Saved entries:
- - -

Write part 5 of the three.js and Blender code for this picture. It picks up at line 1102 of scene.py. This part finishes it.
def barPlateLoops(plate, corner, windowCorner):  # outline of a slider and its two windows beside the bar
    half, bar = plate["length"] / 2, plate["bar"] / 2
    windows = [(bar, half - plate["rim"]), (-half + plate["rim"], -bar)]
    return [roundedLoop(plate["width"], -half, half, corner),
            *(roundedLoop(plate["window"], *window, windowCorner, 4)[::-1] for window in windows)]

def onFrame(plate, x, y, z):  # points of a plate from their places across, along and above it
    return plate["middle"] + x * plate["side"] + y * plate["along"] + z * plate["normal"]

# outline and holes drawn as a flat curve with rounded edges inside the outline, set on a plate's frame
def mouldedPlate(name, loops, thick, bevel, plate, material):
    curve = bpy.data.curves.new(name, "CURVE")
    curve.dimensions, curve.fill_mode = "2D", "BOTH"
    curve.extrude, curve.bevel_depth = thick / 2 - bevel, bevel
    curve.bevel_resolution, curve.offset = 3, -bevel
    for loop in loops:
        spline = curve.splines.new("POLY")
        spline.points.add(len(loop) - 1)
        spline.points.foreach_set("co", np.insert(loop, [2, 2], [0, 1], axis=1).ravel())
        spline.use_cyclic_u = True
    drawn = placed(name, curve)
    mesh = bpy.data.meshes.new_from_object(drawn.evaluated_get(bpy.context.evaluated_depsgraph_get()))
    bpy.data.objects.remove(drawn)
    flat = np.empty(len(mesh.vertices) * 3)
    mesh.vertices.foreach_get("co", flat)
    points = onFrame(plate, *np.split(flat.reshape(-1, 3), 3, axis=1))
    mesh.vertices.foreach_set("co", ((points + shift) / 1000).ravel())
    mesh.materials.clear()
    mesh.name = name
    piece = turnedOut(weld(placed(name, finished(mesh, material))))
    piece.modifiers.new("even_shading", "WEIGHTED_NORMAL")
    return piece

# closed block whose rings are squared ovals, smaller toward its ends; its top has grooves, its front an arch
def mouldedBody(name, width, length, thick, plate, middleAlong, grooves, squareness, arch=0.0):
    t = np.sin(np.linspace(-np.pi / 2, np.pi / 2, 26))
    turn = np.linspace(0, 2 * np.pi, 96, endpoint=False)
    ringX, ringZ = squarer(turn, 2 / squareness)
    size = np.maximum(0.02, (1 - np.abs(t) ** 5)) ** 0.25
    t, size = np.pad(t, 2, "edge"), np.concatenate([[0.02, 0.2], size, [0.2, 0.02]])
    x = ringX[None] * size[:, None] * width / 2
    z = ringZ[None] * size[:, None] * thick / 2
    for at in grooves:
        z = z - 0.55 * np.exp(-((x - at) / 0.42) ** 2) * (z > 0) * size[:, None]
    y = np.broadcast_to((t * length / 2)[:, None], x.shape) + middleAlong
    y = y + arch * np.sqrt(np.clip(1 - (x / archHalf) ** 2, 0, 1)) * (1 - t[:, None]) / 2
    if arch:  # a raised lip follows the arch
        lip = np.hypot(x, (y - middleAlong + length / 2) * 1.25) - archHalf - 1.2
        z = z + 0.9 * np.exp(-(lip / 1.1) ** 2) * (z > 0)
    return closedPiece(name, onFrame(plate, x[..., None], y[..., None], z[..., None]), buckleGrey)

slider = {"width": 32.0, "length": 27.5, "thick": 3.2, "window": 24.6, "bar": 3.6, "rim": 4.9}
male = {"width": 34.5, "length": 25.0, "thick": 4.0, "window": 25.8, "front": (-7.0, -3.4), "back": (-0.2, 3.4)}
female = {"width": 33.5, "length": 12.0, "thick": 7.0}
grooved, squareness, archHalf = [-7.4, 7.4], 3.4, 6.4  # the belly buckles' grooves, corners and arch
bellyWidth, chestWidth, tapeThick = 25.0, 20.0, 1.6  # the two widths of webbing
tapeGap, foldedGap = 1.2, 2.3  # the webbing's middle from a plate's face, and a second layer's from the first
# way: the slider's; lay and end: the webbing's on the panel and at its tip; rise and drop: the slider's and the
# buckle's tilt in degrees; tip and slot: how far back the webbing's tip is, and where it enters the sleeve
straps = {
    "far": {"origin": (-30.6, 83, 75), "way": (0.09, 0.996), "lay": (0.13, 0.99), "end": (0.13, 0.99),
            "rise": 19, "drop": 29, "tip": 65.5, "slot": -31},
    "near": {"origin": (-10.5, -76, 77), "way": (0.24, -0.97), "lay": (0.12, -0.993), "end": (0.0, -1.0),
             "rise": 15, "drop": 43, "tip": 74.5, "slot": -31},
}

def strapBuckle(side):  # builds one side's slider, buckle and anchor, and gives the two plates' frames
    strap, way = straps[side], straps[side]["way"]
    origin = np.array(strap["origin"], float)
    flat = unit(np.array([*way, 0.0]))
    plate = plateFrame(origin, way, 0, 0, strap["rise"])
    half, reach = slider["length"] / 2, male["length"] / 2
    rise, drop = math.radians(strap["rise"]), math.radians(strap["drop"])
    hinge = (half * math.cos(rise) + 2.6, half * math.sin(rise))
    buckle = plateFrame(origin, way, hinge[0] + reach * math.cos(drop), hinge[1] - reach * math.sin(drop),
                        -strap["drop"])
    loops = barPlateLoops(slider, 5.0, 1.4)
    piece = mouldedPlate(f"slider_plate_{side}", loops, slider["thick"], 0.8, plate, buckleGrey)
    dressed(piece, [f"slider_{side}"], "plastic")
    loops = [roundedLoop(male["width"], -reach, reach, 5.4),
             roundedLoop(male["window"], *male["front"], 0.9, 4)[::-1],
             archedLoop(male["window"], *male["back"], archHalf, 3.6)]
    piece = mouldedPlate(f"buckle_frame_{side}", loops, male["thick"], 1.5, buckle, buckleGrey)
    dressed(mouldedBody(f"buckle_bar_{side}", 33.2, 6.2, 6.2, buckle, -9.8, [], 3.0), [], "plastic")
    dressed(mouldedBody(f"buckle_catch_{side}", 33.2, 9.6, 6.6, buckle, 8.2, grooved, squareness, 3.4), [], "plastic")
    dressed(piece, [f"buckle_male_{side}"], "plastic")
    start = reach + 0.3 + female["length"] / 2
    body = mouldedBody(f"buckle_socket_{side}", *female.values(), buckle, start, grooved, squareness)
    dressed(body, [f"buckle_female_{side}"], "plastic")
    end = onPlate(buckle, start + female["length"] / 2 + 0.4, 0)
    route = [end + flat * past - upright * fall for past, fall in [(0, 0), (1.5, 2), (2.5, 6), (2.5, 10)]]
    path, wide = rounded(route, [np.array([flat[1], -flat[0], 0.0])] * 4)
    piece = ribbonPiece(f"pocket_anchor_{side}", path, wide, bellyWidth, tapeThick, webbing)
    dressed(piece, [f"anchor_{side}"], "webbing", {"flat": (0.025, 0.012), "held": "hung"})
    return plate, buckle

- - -

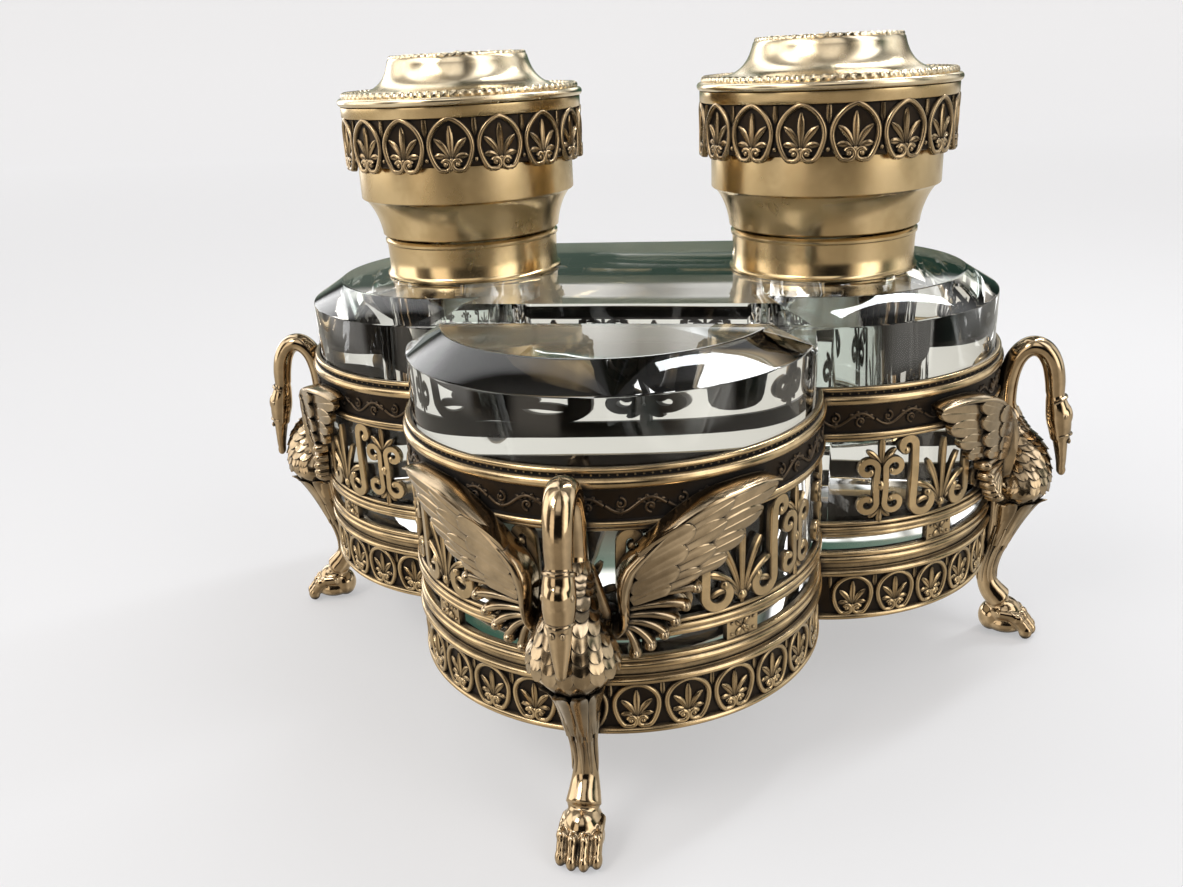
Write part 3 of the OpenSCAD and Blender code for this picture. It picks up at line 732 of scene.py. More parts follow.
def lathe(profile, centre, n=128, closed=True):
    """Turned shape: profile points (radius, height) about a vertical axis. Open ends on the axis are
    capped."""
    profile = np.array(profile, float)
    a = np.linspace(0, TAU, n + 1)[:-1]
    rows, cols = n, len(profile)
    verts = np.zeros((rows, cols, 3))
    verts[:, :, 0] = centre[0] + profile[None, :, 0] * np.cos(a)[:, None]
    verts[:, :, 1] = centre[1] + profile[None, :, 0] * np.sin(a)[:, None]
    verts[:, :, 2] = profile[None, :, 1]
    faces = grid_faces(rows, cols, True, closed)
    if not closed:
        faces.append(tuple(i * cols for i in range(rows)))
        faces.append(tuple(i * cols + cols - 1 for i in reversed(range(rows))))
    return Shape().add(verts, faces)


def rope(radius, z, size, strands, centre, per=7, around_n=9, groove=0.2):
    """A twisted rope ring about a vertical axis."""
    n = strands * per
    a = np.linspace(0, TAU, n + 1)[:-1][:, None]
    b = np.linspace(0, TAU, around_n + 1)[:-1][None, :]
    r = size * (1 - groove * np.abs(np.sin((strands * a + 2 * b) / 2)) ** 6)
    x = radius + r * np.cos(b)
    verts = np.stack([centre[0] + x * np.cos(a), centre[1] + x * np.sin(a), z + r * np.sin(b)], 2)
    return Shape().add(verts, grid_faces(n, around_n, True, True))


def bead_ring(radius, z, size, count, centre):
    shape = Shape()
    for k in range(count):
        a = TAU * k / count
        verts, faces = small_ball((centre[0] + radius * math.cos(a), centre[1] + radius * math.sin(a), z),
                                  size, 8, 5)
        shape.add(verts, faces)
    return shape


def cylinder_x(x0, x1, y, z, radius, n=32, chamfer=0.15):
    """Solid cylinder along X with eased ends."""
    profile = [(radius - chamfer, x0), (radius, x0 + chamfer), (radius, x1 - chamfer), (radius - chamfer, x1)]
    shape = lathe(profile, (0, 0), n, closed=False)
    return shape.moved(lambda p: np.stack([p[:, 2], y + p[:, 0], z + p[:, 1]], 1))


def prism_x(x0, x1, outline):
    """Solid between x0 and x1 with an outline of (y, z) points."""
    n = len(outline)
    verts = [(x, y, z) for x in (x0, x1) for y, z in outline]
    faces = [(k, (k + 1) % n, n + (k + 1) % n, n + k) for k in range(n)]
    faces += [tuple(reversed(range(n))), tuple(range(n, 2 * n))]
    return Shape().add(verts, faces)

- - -

WORK TO BE COMPLETED: Give back, word for word, each line from the one containing "Write part 3" down to the one containing "return Shape().add(verts, grid_faces(n, around_n, True, True))", including those two lines.

COMPLETE RESPONSE:
Write part 3 of the OpenSCAD and Blender code for this picture. It picks up at line 732 of scene.py. More parts follow.
def lathe(profile, centre, n=128, closed=True):
    """Turned shape: profile points (radius, height) about a vertical axis. Open ends on the axis are
    capped."""
    profile = np.array(profile, float)
    a = np.linspace(0, TAU, n + 1)[:-1]
    rows, cols = n, len(profile)
    verts = np.zeros((rows, cols, 3))
    verts[:, :, 0] = centre[0] + profile[None, :, 0] * np.cos(a)[:, None]
    verts[:, :, 1] = centre[1] + profile[None, :, 0] * np.sin(a)[:, None]
    verts[:, :, 2] = profile[None, :, 1]
    faces = grid_faces(rows, cols, True, closed)
    if not closed:
        faces.append(tuple(i * cols for i in range(rows)))
        faces.append(tuple(i * cols + cols - 1 for i in reversed(range(rows))))
    return Shape().add(verts, faces)


def rope(radius, z, size, strands, centre, per=7, around_n=9, groove=0.2):
    """A twisted rope ring about a vertical axis."""
    n = strands * per
    a = np.linspace(0, TAU, n + 1)[:-1][:, None]
    b = np.linspace(0, TAU, around_n + 1)[:-1][None, :]
    r = size * (1 - groove * np.abs(np.sin((strands * a + 2 * b) / 2)) ** 6)
    x = radius + r * np.cos(b)
    verts = np.stack([centre[0] + x * np.cos(a), centre[1] + x * np.sin(a), z + r * np.sin(b)], 2)
    return Shape().add(verts, grid_faces(n, around_n, True, True))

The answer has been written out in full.